Las voces nunca mueren, siempre se recuerdan resonando con potencia en el corazón. Y curiosamente mientras escribo esto, detrás de una ventana de hotel, en una ciudad desconocida para mi, suena a lo lejos la voz de la mujer que nos recuerda que el amor es como la soledad y duele más que la muerte: Helenita Vargas.
La artista es el reflejo irrefutable del amor, del amor doloroso, de la música que se convierte en catarsis, pero también en puñalada profunda. La conocemos como la ronca de oro, pero ella, fácilmente, podría ser la voz valiente de Colombia.
La historia de Sofía Helena Vargas Marulanda empieza desde que el bandoneón y las voces repletas de melancolía resonaban en su diminuto cuerpo dentro del vientre de su madre, de Susana, una mujer de tangos y bohemia. Por otra parte, Eliécer Vargas, su padre, fue el motor decidido por la música y quien con cariño la inscribió en el conservatorio de Cali. Al parecer la niña Sofía Helena no quería eso, los profesores llamaban a sus padres para decirles que no perdieran su dinero, que ella no iba a encajar en el mundo disciplinado de la música. La razón era simple, no quería que le enseñaran, no quería leer partituras, no quería que le dijeran qué cantar, qué escuchar, qué sentir.
Por eso salió del conservatorio y de inmediato la rebelde niña aprendió a cantar, a tocar guitarra y piano a oído, sin símbolos, ni matemáticas, ni teorías que le reprimieran explorar con libertad los instrumentos. Las canciones que escuchaba en la calle y en la casa, se convirtieron en las primeras referencias para ejecutar.
Luego de años de estar cantando, tuvo un encuentro coincidencial con el artista mexicano Agustín Lara, ella solo tenía 16 años, y ese encuentro mágico y sonoro, selló su definitivo amor por el sonido de bronces, vibratos, melancolía y licor. Las rancheras y el bolero fueron dos razones poderosas para decidir nunca más bajar de un escenario.
La inspiración fértil de su vida fueron los amores, su matrimonio a escondidas, su corazón agrietado y a veces también muy feliz, pero el licor como compañía, las parrandas, las lágrimas en las tarimas, los aplausos eternos y sinceros, los vestidos elegantes y la voz ronca, convirtieron a Helenita en un referente aguerrido de la música como forma de oxígeno, de vida, de muerte y memoria.

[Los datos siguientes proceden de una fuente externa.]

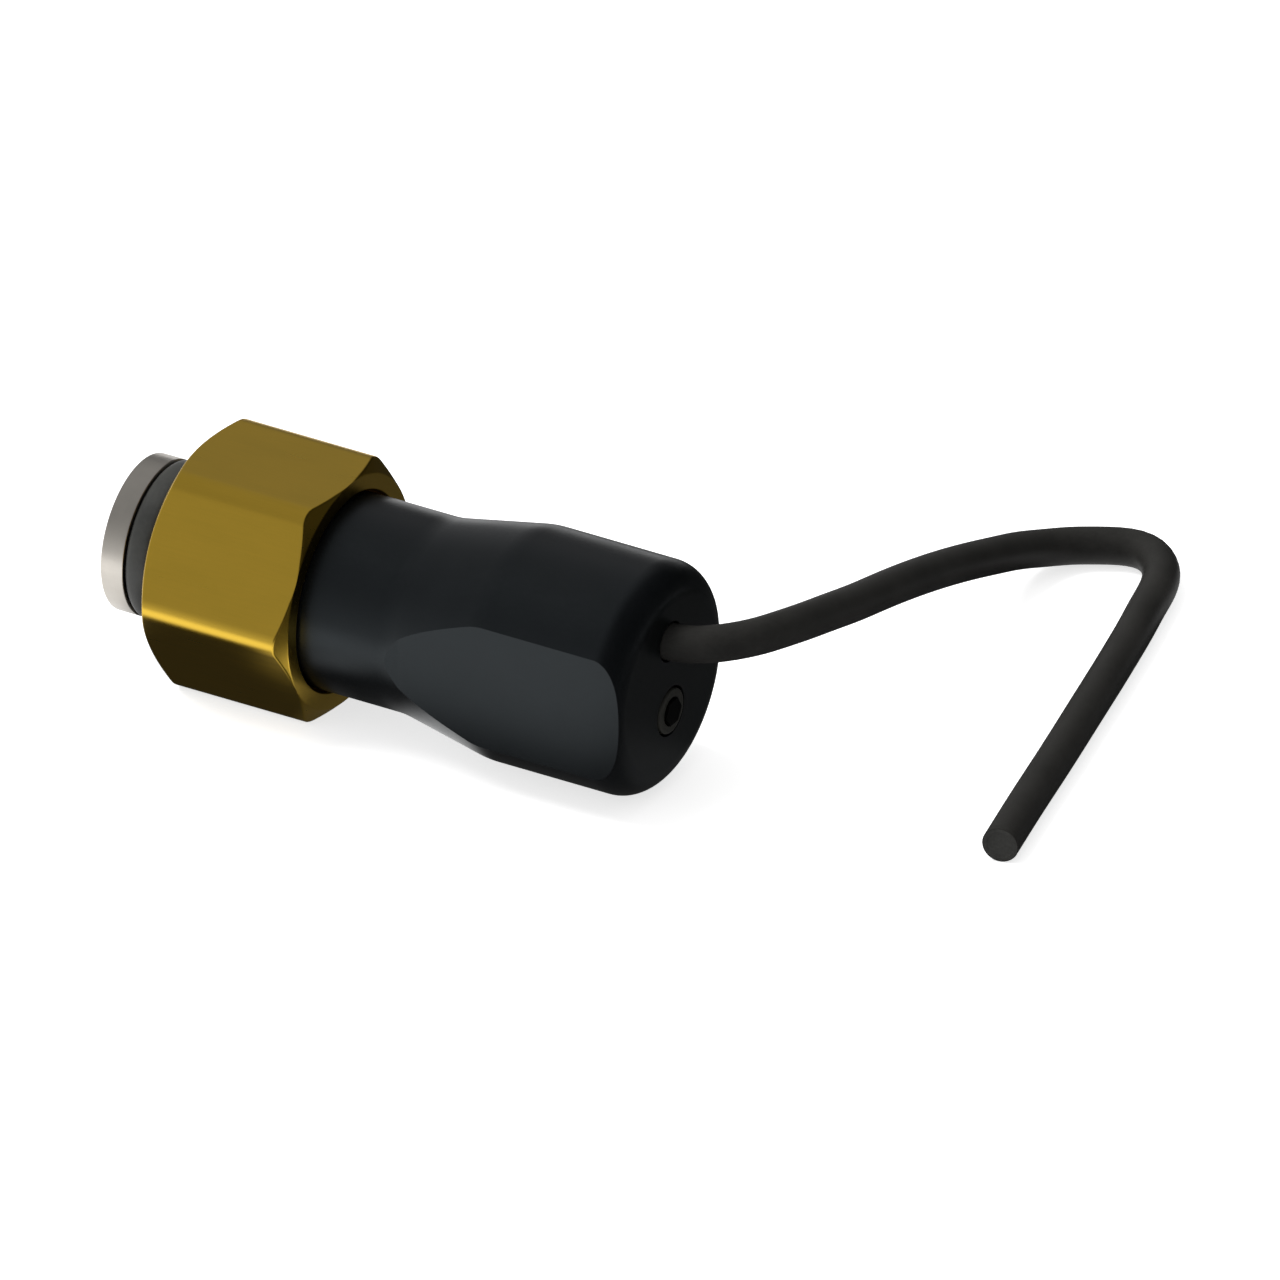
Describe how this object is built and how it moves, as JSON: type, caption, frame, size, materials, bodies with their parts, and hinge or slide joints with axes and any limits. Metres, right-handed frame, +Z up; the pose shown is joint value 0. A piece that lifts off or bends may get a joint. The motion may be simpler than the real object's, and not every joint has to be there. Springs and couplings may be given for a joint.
{
  "type": "uv sensor",
  "caption": "Screw-in ultraviolet sensor: windowed stainless head with O-ring, captive hexagon union nut, turned housing with spanner flats and a free cable.",
  "frame": {"origin": "On the floor under the middle of the sensor without its cable, as it lies level on a flat of its nut and the rear of its housing.", "axes": "+X along the sensor's axis from the sensing face to the rear face, +Z up."},
  "size_m": [0.1209, 0.0956, 0.03],
  "materials": {
    "stainless": "fine turned satin",
    "brass": "drawn bar, machined",
    "housing_plastic": "turned, semi-gloss black",
    "seal_rubber": "moulded, dull black",
    "cable_jacket": "extruded, soft sheen",
    "dark_steel": "blackened",
    "quartz": "polished",
    "filter_glass": "polished, deep violet",
    "sealing_plastic": "machined white plastic",
    "dark_plastic": "moulded black",
    "tinned_metal": "tin plated",
    "circuit_board": "solder resist on glass fibre",
    "wire_insulation": "extruded"
  },
  "bodies": {
    "sensor": {"sensor_head": "stainless", "seal_ring": "seal_rubber", "housing_seal": "seal_rubber", "window_gasket": "sealing_plastic", "quartz_window": "quartz", "window_retainer": "brass", "uv_filter": "filter_glass", "filter_gasket": "sealing_plastic", "aperture_stop": "dark_plastic", "photodiode": "tinned_metal", "photodiode_lead_left": "tinned_metal", "photodiode_lead_right": "tinned_metal", "diode_holder": "dark_plastic", "housing": "housing_plastic", "rear_screw": "dark_steel", "cable_bush": "seal_rubber", "cable_clamp": "tinned_metal", "board_carrier": "sealing_plastic", "circuit_board": "circuit_board", "amplifier_chip": "dark_plastic", "trimmer": "sealing_plastic", "capacitor_1": "tinned_metal", "capacitor_2": "tinned_metal", "resistor_1": "dark_plastic", "resistor_2": "dark_plastic", "resistor_3": "dark_plastic", "wire_plug": "sealing_plastic", "conductor_1": "wire_insulation", "conductor_2": "wire_insulation", "conductor_3": "wire_insulation", "cable": "cable_jacket"},
    "washer": {"slip_washer": "sealing_plastic"},
    "nut": {"union_nut": "brass"}
  },
  "joints": [
    {"name": "nut_slide", "type": "slide", "parent": "sensor", "child": "washer", "axis": [1, 0, 0], "range_m": [0, 0.0015]},
    {"name": "nut_spin", "type": "hinge", "parent": "washer", "child": "nut", "pos_m": [-0.0187, 0, 0.015], "axis": [1, 0, 0], "continuous": true}
  ]
}
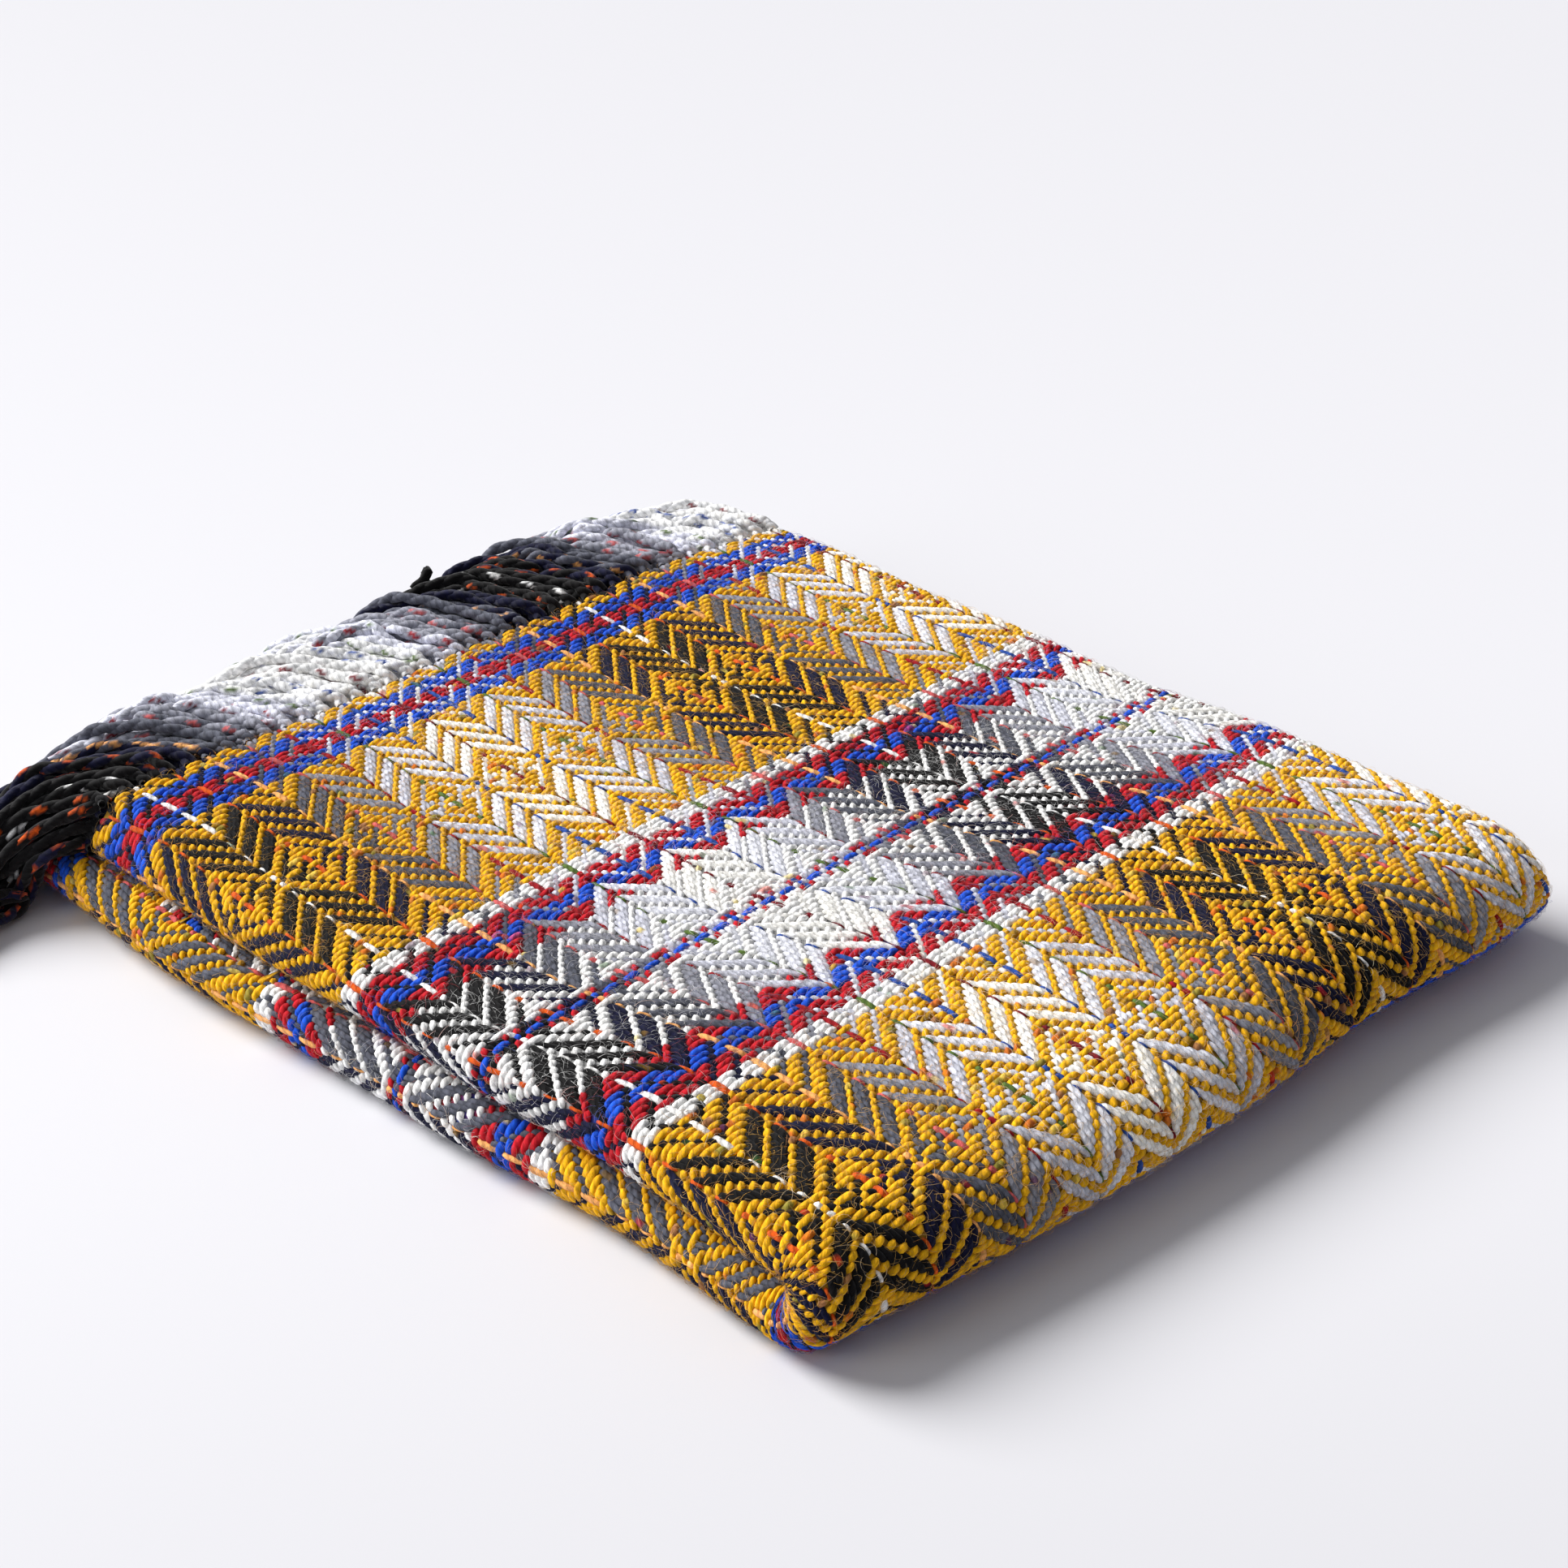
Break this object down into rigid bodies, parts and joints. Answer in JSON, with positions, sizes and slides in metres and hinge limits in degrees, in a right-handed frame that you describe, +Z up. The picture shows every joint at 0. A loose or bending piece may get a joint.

Elegancia, rabia, presencia, seguridad, realidad, piel, corazón, muchos ingredientes hay dentro de las canciones de Helenita, muchas historias dentro de su vida dolorosa y afamada, muchos corazones rotos y copas rotas por reconstruir.
Recuerdo como mi abuela, la musical Josefina, en la cocina, cantaba a pulmón herido, con brazos y corazón extendidos la emblemática canción Señor: “Usted es un mal hombre, sin nombre señor...” Siempre existió esta historia, esta escena repetida, la imagen de ella cantando con pasión y melancolía. Todos en la familia la recordaban dedicándole a mi abuelo este manifiesto del feminismo, la rabia y el desamor. Pero también todos sabían, que lo hacía por el gran amor que le tuvo al hombre que cambió su existencia y a la ronca que más que amiga, era la idea de mujer a quien seguir.
Su música se convirtió en compañía para recoger del suelo soledades y desamores sin consuelo.
Y ¿por qué hablar de Helenita Vargas en esta oportunidad? Porque cada cierto tiempo, cuando el olvido parece que hace de las suyas, es bueno recordar que estamos hechos, de música, tripas, sudor y corazón.